I have a requirement to calculate z values, push them into arrays B and s2.
I tried to parallelize the processing using omp parallel for.
One problem I see is, If I don't put B[i][j] += z and s2[i] += z statements in critical section, I see lot of NaN values being generated.
Just wondering if there is a way to write the z values to separate arrays (one array per thread) and merge them at the end.
Any help is greatly appreciated.
#pragma omp parallel
{
double z;
#pragma omp parallel for
for(int t=1; t<n; t++) {
double phi_i[N];
double obs_j_seq_t[N];
for(int i=0; i<N; i++) {
for(int j=0; j<N; j++) {
z=phi_i[i]*trans[i*N + j]*obs_j_seq_t[j]*beta[t*N+j]/c[t];
#pragma omp critical
{
B[i][j] += z;
s2[i] += z;
}
}
}
}
}
Your code exposes a few issues, each being a potential killer for its performance and / or validity:
You start by using a #pragma omp parallel and then you add a #pragma omp parallel for. That means that you are trying to generate nested parallelism (a parallel region within another parallel region). This is first, a bad idea and second, disabled by default. Therefore, your second parallel directive is ignored and the work on your loop never gets distributed and is executed in full by all the threads you spawned with your initial parallel directive. Therefore, you have race conditions on the writing of the results in B and s2 by all the threads at once. You solve the issue by adding a critical section, but fundamentally, the code is wrong.
Even if you hadn't had this initial parallel directive or with nested parallelism enabled, your code would have been wrong for the following reasons:
Your z variable is shared across the threads of the second parallel region and since it is modified by all of them, its value is undefined as soon as more than one thread is spawned in the region.
Even more fundamentally, you try to parallelize the loop over t, but the solutions are indexed over i. That means that all threads will compete for updating the same indexes, leading once more to race conditions and invalid results. You could again use a critical directive to address that, but that would only make the code super slow. You'd better be parallelizing the loop over i (while possibly swapping the loops over t and i to put the latter the outermost one).
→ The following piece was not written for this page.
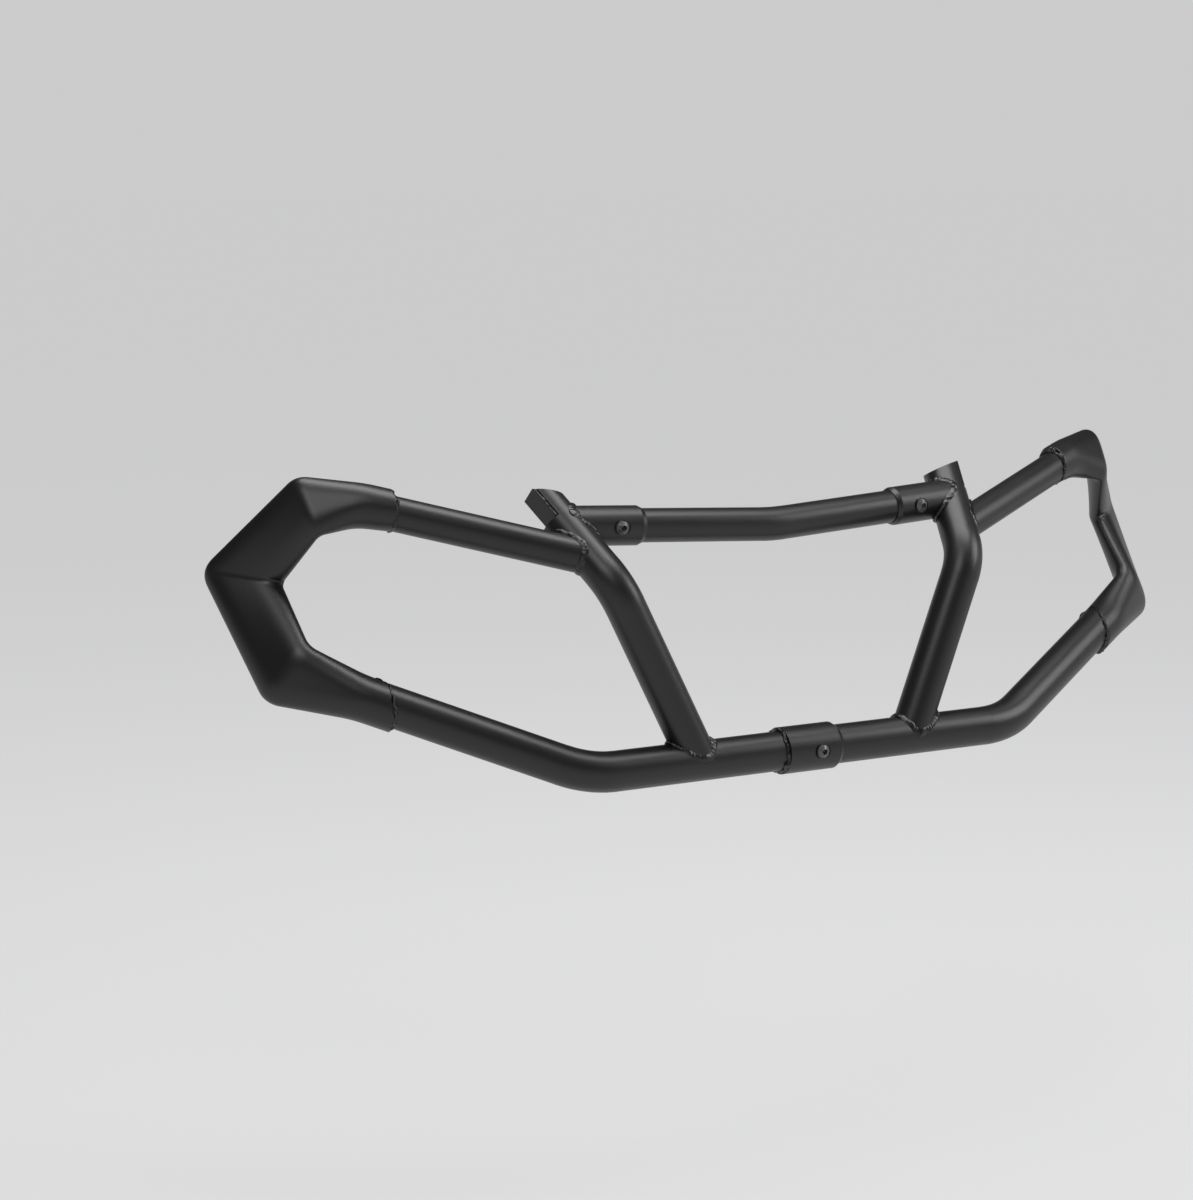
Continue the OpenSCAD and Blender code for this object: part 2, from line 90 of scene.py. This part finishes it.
GUARD_YAW = math.radians(42)
GUARD_TILT = math.radians(24)
GUARD_N = Vector((math.cos(GUARD_TILT) * math.sin(GUARD_YAW),
                  -math.cos(GUARD_TILT) * math.cos(GUARD_YAW), math.sin(GUARD_TILT)))
GUARD_UPPER = UPPER_RING + Vector((79, 23.5, 9.5))
GUARD_LOWER = LOWER_RING + Vector((93.5, 41.5, 30.5))
GUARD_OUTER = (GUARD_UPPER + GUARD_LOWER) / 2 + Vector((33.5, 64, 8))
GUARD_T = 24.0
GUARD_W = {"upper": 69.0, "outer": 89.0, "lower": 67.0}
GUARD_SLEEVE = 30.0
GUARD_UPPER_OD = 42.4
GUARD_LOWER_OD = 47.0
UPPER_SHIFT = 2.8
LOWER_SHIFT = 2.1
OVAL_POWER = 0.42

PLATE_TURN = math.radians(20)
PLATE_N = math.cos(PLATE_TURN) * HEAD_OUT - math.sin(PLATE_TURN) * HEAD_UP
PLATE_SIDE = HEAD_DIR.cross(PLATE_N)
PLATE_OUT = 8.0
PLATE_LEN = 41.0
PLATE_SLANT = 5.0
HEAD_LEN = 136.0
HEAD_P = KNEE + HEAD_LEN * HEAD_DIR
CUT_DIR = unit(HEAD_DIR - math.tan(math.radians(32)) * HEAD_OUT + math.tan(math.radians(29)) * HEAD_UP)


# ---------------------------------------------------------------- meshes
def add_mesh(name, points, faces, mats, side=1, face_mats=None):
    """A smooth mesh from points in mm; side -1 mirrors it to the left half."""
    verts = [(side * p[0] * MM, p[1] * MM, p[2] * MM) for p in points]
    if side < 0:
        faces = [tuple(reversed(f)) for f in faces]
    mesh = bpy.data.meshes.new(name)
    mesh.from_pydata(verts, [], faces)
    for m in mats:
        mesh.materials.append(m)
    mesh.polygons.foreach_set("use_smooth", [True] * len(mesh.polygons))
    if face_mats:
        mesh.polygons.foreach_set("material_index", face_mats)
    mesh.update()
    ob = bpy.data.objects.new(name, mesh)
    bpy.context.scene.collection.objects.link(ob)
    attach(ob, "root")
    return ob


def grid_faces(rows, cols, loop_rows=False, loop_cols=True):
    faces = []
    for i in range(rows if loop_rows else rows - 1):
        h = (i + 1) % rows
        for j in range(cols if loop_cols else cols - 1):
            k = (j + 1) % cols
            faces.append((i * cols + j, h * cols + j, h * cols + k, i * cols + k))
    return faces


def join(parts):
    """Several (points, faces) as one."""
    points, faces = [], []
    for pts, fcs in parts:
        base = len(points)
        points += pts
        faces += [tuple(i + base for i in f) for f in fcs]
    return points, faces


# ---------------------------------------------------------------- side guards
def signed_pow(v, e):
    return math.copysign(abs(v) ** e, v)


GUARD_COLS = 96


def oval(c, s, w, t, e, twist=0.0):
    n = Matrix.Rotation(twist, 3, s) @ flat_to(GUARD_N, s)
    b = n.cross(s)
    ring = []
    for j in range(GUARD_COLS):
        a = 2 * math.pi * j / GUARD_COLS
        reach = (w - t) / 2 * signed_pow(math.cos(a), e) + t / 2 * math.cos(a)
        ring.append(c + b * reach + n * (t / 2 * math.sin(a)))
    return ring


def sleeve_ring(c, s, od, shift):
    return oval(c + shift * flat_to(GUARD_N, s).cross(s), s, od, od, 1)


def wave(angle, seed, amount):
    v = Vector((math.cos(angle) * 1.7, math.sin(angle) * 1.7, seed))
    return amount * (noise.noise(v) + 0.6 * noise.noise(v * 3.1))


def from_window(angle):
    """Angle round a sleeve, counted from the side of the guard's window."""
    return (angle + 2 * math.pi) % (2 * math.pi) - math.pi


def upper_end(angle, seed):
    """How far the upper sleeve's end reaches past its ring, towards the upright."""
    return -5.0 * math.cos(angle) + 4.0 * math.sin(angle) + wave(angle, seed, 1.6)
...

Your code could become something like this (not tested):
#pragma omp parallel for
for(int i=0; i<N; i++) {
for(int t=1; t<n; t++) {
double phi_i[N]; // I guess these need some initialization
double obs_j_seq_t[N]; // Idem
for(int j=0; j<N; j++) {
double z=phi_i[i]*trans[i*N + j]*obs_j_seq_t[j]*beta[t*N+j]/c[t];
B[i][j] += z;
s2[i] += z;
}
}
}

Why my C code is slower using OpenMP

I m trying to do multi-thread programming on CPU using OpenMP. I have lots of for loops which are good candidate to be parallel. I attached here a part of my code. when I use first #pragma omp parallel for reduction, my code is faster, but when I try to use the same command to parallelize other loops it gets slower. does anyone have any idea why it is like this?
.
.
.
omp_set_dynamic(0);
omp_set_num_threads(4);
float *h1=new float[nvi];
float *h2=new float[npi];
while(tol>0.001)
{
std::fill_n(h2, npi, 0);
int k,i;
float h222=0;
#pragma omp parallel for private(i,k) reduction (+: h222)
for (i=0;i<npi;++i)
{
int p1=ppi[i];
int m = frombus[p1];
for (k=0;k<N;++k)
{
h222 += v[m-1]*v[k]*(G[m-1][k]*cos(del[m-1]-del[k])
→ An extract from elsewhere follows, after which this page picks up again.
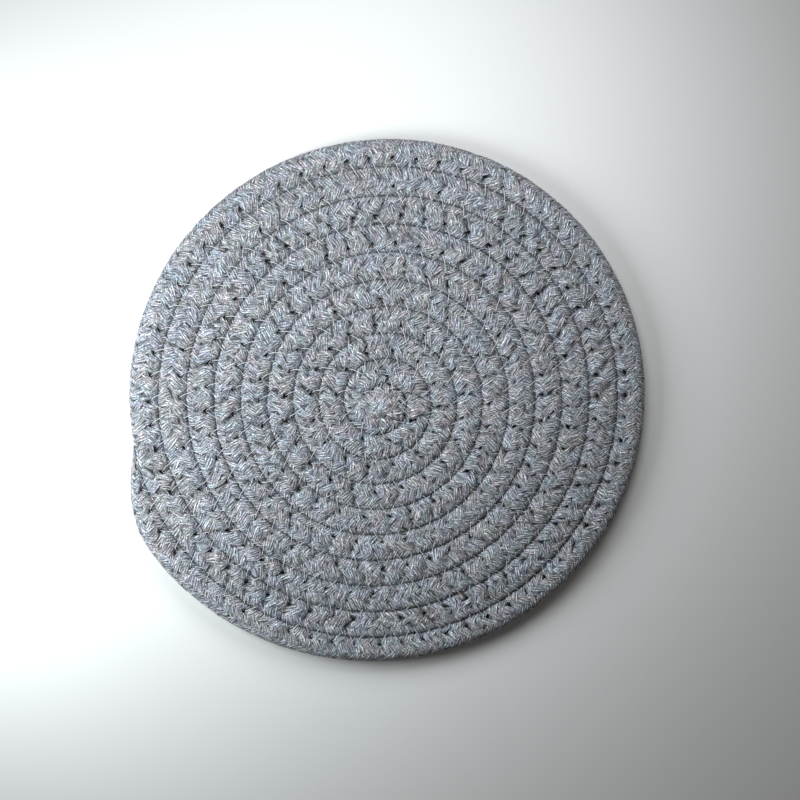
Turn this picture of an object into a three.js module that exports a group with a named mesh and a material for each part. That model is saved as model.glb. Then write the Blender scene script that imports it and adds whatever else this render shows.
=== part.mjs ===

+ B[m-1][k]*sin(del[m-1]-del[k]));
}
h2[i]=h222;
}
//*********** h3*****************
std::fill_n(h3, nqi, 0);
float h333=0;
#pragma omp parallel for private(i,k) reduction (+: h333)
for (int i=0;i<nqi;++i)
{
int q1=qi[i];
int m = frombus[q1];
for (int k=0;k<N;++k)
{
h333 += v[m-1]*v[k]*(G[m-1][k]*sin(del[m-1]-del[k])
- B[m-1][k]*cos(del[m-1]-del[k]));
}
h3[i]=h333;
}
.
.
.
}
I don't think your OpenMP code gives the same result as without OpenMP. Let's just concentrate on the h2[i] part of the code (since the h3[i] has the same logic). There is a dependency of h2[i] on the index i (i.e. h2[1] = h2[1] + h2[0]). The OpenMP reduction you're doing won't give the correct result. If you want to do the reduction with OpenMP you need do it on the inner loop like this:
float h222 = 0;
for (int i=0; i<npi; ++i) {
int p1=ppi[i];
int m = frombus[p1];
#pragma omp parallel for reduction(+:h222)
for (int k=0;k<N; ++k) {
h222 += v[m-1]*v[k]*(G[m-1][k]*cos(del[m-1]-del[k])
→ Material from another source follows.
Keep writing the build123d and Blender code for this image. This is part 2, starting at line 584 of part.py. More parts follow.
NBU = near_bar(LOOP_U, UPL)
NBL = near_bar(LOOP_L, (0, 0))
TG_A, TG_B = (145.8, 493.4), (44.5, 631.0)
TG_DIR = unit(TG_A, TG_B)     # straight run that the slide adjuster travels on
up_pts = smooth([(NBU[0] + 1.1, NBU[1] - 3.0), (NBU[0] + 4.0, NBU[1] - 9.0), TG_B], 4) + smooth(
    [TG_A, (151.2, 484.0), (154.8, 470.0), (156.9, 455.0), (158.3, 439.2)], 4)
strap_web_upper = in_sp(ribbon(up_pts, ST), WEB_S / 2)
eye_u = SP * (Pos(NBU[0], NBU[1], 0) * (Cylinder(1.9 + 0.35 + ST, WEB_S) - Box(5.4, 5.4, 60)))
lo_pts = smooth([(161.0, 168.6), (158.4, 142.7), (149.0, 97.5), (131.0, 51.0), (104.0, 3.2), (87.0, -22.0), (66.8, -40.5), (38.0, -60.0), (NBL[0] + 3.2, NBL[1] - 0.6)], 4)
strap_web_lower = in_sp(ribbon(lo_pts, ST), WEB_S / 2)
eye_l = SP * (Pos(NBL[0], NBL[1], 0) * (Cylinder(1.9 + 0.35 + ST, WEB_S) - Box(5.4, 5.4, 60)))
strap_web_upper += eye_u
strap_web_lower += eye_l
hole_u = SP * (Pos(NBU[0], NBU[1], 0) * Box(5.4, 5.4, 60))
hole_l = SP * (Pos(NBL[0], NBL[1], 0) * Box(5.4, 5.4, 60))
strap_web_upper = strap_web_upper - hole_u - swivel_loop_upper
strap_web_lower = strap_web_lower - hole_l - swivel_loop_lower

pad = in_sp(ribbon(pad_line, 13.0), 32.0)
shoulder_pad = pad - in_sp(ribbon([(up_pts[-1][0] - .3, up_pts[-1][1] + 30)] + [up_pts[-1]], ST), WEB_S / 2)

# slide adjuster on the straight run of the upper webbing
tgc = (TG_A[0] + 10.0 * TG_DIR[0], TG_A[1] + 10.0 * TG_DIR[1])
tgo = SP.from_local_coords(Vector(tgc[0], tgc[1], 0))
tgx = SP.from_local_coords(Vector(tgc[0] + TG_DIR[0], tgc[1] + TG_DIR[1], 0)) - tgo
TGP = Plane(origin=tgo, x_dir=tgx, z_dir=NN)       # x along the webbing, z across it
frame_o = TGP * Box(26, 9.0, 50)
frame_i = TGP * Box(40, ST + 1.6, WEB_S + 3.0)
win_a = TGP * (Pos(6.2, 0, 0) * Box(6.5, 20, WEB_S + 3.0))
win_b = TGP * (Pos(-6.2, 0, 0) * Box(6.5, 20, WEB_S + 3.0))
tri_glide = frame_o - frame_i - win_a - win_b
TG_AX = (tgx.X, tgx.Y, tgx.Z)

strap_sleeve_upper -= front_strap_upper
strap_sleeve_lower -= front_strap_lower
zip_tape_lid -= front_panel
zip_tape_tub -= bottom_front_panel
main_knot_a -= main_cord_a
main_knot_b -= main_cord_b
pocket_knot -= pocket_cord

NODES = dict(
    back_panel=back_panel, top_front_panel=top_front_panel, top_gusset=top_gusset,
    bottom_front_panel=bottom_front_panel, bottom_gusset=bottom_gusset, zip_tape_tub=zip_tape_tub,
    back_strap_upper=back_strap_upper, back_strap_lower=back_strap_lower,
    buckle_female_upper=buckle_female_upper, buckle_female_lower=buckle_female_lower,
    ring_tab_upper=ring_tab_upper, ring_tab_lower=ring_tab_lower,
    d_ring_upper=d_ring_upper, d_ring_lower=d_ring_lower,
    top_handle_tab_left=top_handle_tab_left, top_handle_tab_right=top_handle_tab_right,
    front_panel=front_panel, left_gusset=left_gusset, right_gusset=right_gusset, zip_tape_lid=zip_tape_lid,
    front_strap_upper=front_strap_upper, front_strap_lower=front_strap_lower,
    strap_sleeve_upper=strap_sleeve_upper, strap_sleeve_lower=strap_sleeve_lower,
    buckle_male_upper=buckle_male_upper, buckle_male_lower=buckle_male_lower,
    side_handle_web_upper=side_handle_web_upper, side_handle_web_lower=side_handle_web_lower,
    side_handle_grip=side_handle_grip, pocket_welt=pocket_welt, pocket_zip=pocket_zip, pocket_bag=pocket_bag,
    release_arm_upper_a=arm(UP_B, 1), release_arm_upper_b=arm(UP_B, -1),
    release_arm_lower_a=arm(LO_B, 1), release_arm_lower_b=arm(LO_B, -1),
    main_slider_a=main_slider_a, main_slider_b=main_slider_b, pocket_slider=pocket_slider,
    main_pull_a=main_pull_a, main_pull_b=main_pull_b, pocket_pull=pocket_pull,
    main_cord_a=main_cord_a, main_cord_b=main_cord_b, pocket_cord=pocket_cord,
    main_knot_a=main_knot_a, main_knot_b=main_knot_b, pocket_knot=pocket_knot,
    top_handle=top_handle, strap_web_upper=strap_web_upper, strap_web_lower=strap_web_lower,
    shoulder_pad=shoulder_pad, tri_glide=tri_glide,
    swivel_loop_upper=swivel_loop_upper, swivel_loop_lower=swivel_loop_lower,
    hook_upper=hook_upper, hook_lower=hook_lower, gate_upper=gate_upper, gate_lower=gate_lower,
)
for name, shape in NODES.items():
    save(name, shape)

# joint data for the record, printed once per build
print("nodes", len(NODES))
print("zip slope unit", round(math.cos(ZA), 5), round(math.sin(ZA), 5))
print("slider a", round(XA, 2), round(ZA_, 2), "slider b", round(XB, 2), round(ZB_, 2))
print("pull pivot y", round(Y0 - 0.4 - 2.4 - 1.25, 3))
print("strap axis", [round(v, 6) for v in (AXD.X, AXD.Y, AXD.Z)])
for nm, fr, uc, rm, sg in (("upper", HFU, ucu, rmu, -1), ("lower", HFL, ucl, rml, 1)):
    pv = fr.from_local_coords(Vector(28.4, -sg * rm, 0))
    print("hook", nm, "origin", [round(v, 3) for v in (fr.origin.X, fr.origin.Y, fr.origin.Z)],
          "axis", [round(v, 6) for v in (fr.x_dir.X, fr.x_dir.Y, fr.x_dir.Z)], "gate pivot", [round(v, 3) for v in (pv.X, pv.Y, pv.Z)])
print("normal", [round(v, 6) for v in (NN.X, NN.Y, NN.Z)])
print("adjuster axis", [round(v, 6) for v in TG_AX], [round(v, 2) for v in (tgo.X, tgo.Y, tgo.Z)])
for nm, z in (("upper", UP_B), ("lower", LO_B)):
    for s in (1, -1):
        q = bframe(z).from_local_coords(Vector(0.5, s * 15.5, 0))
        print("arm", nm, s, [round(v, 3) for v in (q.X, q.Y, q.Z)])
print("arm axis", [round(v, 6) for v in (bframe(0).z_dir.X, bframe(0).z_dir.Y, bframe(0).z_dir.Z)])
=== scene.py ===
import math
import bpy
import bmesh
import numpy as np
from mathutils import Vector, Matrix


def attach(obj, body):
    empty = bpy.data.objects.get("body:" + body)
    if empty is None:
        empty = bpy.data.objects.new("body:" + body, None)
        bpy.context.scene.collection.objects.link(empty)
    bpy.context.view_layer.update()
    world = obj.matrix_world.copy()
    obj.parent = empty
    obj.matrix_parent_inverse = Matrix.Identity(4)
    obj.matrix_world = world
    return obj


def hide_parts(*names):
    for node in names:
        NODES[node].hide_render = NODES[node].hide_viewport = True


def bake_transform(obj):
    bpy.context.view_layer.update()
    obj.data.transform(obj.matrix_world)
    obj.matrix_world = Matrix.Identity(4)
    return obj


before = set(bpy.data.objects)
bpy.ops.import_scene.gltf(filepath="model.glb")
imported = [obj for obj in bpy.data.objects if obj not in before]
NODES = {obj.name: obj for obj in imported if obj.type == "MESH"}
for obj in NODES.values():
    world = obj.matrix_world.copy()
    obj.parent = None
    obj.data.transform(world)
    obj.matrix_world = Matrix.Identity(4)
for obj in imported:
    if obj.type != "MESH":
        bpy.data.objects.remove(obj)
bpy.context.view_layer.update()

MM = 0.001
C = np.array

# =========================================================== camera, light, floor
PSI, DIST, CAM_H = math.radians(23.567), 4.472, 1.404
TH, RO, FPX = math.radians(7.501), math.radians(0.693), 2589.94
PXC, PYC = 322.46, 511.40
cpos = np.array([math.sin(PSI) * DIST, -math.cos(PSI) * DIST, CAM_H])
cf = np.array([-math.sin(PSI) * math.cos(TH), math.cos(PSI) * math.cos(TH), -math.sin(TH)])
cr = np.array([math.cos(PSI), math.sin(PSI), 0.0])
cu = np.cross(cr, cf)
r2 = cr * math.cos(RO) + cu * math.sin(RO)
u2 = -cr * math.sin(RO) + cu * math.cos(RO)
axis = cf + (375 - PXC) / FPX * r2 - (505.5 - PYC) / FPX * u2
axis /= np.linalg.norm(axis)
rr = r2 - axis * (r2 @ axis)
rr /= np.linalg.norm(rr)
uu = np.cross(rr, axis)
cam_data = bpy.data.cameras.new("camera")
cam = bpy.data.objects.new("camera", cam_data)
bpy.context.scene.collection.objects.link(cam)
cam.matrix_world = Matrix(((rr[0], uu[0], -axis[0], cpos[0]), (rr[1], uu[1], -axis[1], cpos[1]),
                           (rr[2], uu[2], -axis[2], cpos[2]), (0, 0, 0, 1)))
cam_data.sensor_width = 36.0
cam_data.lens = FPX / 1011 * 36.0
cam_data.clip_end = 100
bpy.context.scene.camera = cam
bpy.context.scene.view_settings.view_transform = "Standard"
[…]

+ B[m-1][k]*sin(del[m-1]-del[k]));
}
h2[i] = h222;
}
However, I don't know if that will be very efficient. An alternative method is fill h2[i] in parallel on the outer loop without a reduction and then take care of the dependency in serial. Even though the serial loop is not parallelized it still should have a small effect on the computation time since it does not have the inner loop over k. This should give the same result with and without OpenMP and still be fast.
#pragma omp parallel for
for (int i=0; i<npi; ++i) {
int p1=ppi[i];
int m = frombus[p1];
float h222 = 0;
for (int k=0;k<N; ++k) {
h222 += v[m-1]*v[k]*(G[m-1][k]*cos(del[m-1]-del[k])
+ B[m-1][k]*sin(del[m-1]-del[k]));
}
h2[i] = h222;
}
//take care of the dependency serially
for(int i=1; i<npi; i++) {
h2[i] += h2[i-1];
}
Keep in mind that creating and destroying threads is a time consuming process; clock the execution time for the process and see for yourself. You only use parallel reduction twice which may be faster than a serial reduction, however the initial cost of creating the threads may still be higher. Try parallelizing the outer most loop (if possible) to see if you can obtain a speedup.